CAD and scene scripts
--*--

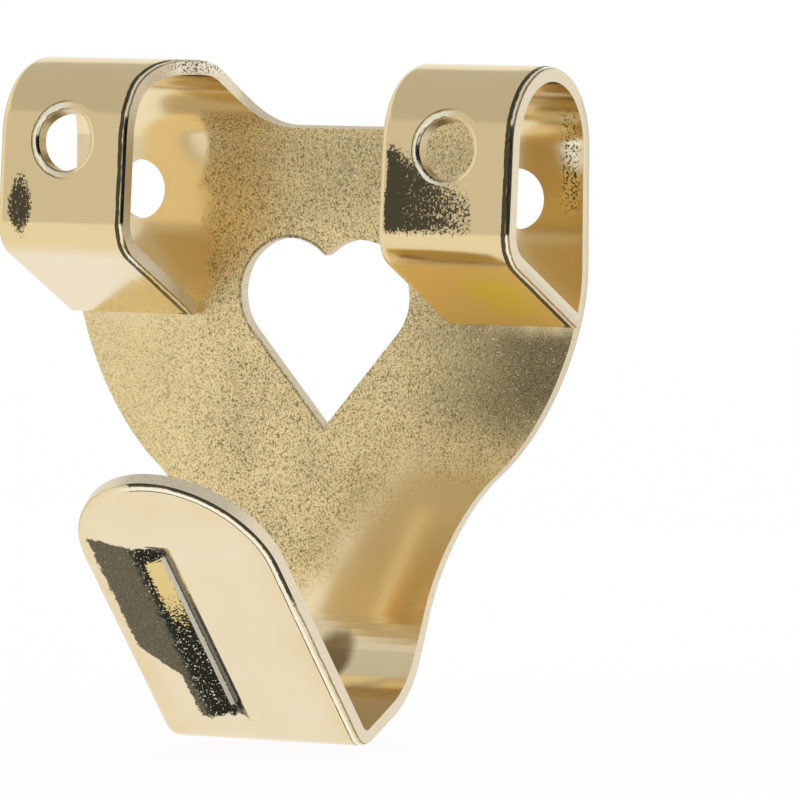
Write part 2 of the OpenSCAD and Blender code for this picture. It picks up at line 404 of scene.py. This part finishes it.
# %% Shader sums
class Wire:
    """A socket of a node tree that can be used in Python sums."""

    def __init__(self, tree, socket):
        self.tree, self.socket = tree, socket

    def node(self, kind, settings=None, values=None, out=0):
        made = self.tree.nodes.new(kind)
        for name, value in (settings or {}).items():
            setattr(made, name, value)
        for name, value in (values or {}).items():
            if isinstance(value, Wire):
                value.feed(made, name)
            else:
                made.inputs[name].default_value = value
        return Wire(self.tree, made.outputs[out])

    def feed(self, node, name):
        self.tree.links.new(self.socket, node.inputs[name])

    def twin(self, name):
        """Another output of the same node."""
        return Wire(self.tree, self.socket.node.outputs[name])

    def maths(self, operation, a, b=0.0):
        return self.node("ShaderNodeMath", {"operation": operation}, {0: a, 1: b})

    def __add__(self, other):
        return self.maths("ADD", self, other)

    def __radd__(self, other):
        return self.maths("ADD", other, self)

    def __sub__(self, other):
        return self.maths("SUBTRACT", self, other)

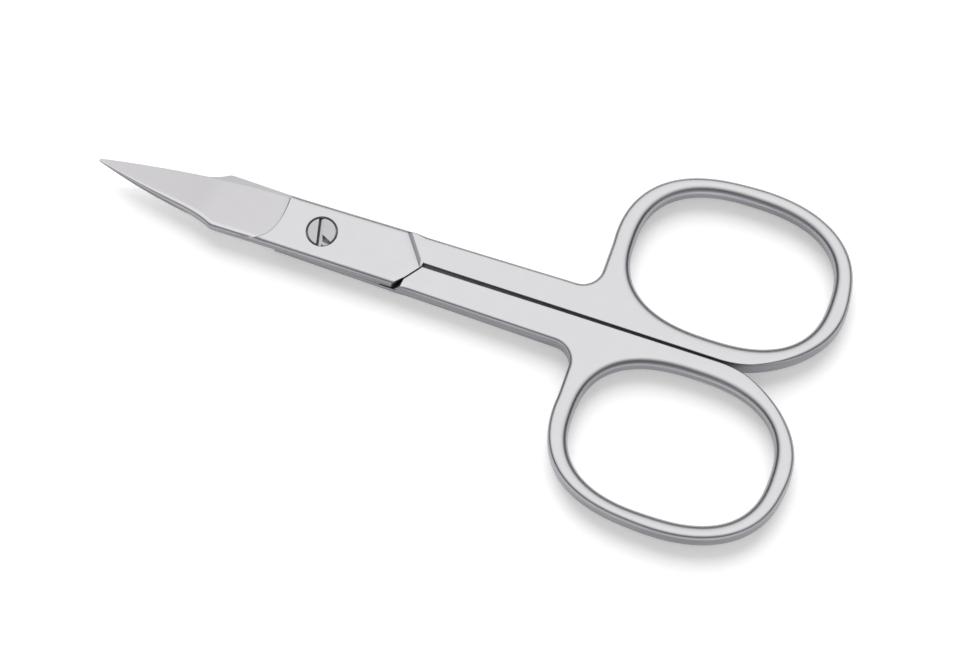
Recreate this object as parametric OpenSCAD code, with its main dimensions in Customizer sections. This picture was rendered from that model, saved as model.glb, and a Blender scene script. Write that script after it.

--*--

» PROBLEM TO WORK ON:
Take every line from the data that contains the word "picture".

» SOLUTION TO THIS PROBLEM:
Write part 2 of the OpenSCAD and Blender code for this picture. It picks up at line 404 of scene.py. This part finishes it.
Recreate this object as parametric OpenSCAD code, with its main dimensions in Customizer sections. This picture was rendered from that model, saved as model.glb, and a Blender scene script. Write that script after it.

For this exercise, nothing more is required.